* Work instructions *
Take every line from the listing below that contains "this".

===== Extracted entries

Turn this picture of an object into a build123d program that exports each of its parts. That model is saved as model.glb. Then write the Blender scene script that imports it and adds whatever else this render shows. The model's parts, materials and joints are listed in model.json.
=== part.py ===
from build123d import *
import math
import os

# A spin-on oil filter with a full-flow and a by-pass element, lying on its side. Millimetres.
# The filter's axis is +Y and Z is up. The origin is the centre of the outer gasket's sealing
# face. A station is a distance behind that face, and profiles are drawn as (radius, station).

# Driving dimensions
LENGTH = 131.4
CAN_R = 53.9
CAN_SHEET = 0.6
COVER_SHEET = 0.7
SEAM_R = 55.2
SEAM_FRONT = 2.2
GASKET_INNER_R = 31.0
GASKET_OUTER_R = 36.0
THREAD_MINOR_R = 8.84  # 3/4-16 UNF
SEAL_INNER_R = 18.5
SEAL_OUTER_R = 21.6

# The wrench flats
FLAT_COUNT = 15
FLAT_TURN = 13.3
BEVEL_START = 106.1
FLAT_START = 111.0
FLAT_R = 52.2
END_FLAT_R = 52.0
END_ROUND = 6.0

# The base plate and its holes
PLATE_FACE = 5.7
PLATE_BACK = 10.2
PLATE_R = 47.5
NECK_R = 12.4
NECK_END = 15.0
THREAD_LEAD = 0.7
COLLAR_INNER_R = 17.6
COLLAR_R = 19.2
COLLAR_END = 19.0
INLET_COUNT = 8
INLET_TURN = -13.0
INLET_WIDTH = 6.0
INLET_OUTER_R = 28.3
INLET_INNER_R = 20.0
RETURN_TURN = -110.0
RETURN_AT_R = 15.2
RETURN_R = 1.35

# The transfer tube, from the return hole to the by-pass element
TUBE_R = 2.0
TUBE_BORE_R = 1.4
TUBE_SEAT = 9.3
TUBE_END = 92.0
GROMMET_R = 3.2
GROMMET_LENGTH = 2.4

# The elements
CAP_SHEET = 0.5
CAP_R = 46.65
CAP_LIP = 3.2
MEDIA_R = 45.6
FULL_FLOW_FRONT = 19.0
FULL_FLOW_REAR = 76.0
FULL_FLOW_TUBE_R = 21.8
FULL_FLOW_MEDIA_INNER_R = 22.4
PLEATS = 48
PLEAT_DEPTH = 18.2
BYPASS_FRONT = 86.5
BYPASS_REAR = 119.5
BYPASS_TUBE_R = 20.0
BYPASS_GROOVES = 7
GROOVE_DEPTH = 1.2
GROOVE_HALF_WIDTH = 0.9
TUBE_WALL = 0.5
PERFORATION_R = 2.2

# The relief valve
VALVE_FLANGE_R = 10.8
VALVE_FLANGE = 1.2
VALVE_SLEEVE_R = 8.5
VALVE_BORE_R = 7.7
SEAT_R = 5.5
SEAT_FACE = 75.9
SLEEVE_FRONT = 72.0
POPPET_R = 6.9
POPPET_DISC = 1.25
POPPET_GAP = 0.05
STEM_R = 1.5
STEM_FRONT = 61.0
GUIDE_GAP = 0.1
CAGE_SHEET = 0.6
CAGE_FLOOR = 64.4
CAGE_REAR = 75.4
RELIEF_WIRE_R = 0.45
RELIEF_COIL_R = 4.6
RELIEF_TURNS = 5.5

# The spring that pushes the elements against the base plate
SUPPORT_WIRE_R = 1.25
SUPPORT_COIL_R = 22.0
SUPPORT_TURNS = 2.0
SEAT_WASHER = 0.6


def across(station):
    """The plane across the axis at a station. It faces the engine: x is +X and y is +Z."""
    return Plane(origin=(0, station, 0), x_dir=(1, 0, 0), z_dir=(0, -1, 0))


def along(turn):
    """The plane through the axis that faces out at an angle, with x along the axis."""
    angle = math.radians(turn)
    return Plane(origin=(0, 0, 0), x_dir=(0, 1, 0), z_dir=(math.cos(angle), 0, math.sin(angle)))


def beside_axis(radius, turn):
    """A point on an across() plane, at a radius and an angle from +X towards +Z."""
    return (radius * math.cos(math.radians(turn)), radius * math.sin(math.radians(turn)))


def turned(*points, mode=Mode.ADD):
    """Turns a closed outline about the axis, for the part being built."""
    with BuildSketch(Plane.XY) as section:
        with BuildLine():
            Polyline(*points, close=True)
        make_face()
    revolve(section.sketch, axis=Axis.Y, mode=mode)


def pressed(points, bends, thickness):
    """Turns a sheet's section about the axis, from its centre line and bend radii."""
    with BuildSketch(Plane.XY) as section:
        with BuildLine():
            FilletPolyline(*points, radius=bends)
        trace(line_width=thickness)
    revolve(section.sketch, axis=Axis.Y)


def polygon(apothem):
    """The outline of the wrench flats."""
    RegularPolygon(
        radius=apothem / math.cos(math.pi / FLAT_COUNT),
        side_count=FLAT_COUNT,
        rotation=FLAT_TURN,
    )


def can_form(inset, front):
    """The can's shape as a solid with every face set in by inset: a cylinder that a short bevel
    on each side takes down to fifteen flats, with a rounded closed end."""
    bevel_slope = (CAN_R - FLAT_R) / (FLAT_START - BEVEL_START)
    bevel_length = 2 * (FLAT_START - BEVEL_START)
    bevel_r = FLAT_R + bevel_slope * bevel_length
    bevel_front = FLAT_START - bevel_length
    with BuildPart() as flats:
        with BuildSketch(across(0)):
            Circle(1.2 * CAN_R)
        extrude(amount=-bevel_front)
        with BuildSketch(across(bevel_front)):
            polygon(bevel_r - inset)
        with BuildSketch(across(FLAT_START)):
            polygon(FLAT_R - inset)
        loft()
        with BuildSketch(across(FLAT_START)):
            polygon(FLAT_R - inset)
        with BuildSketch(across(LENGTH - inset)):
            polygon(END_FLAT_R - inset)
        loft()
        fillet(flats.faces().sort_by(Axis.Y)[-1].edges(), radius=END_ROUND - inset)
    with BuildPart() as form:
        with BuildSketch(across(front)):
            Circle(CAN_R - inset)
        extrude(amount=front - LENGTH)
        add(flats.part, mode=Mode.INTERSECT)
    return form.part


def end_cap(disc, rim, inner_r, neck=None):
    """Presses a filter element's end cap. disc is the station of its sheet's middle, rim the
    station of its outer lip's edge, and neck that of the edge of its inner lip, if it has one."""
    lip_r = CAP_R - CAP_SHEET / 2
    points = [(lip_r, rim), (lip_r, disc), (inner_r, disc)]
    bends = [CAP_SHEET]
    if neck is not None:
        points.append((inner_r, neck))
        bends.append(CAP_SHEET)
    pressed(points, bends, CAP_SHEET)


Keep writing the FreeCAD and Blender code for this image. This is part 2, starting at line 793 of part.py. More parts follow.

==========

* Response *
Turn this picture of an object into a build123d program that exports each of its parts. That model is saved as model.glb. Then write the Blender scene script that imports it and adds whatever else this render shows. The model's parts, materials and joints are listed in model.json.
Keep writing the FreeCAD and Blender code for this image. This is part 2, starting at line 793 of part.py. More parts follow.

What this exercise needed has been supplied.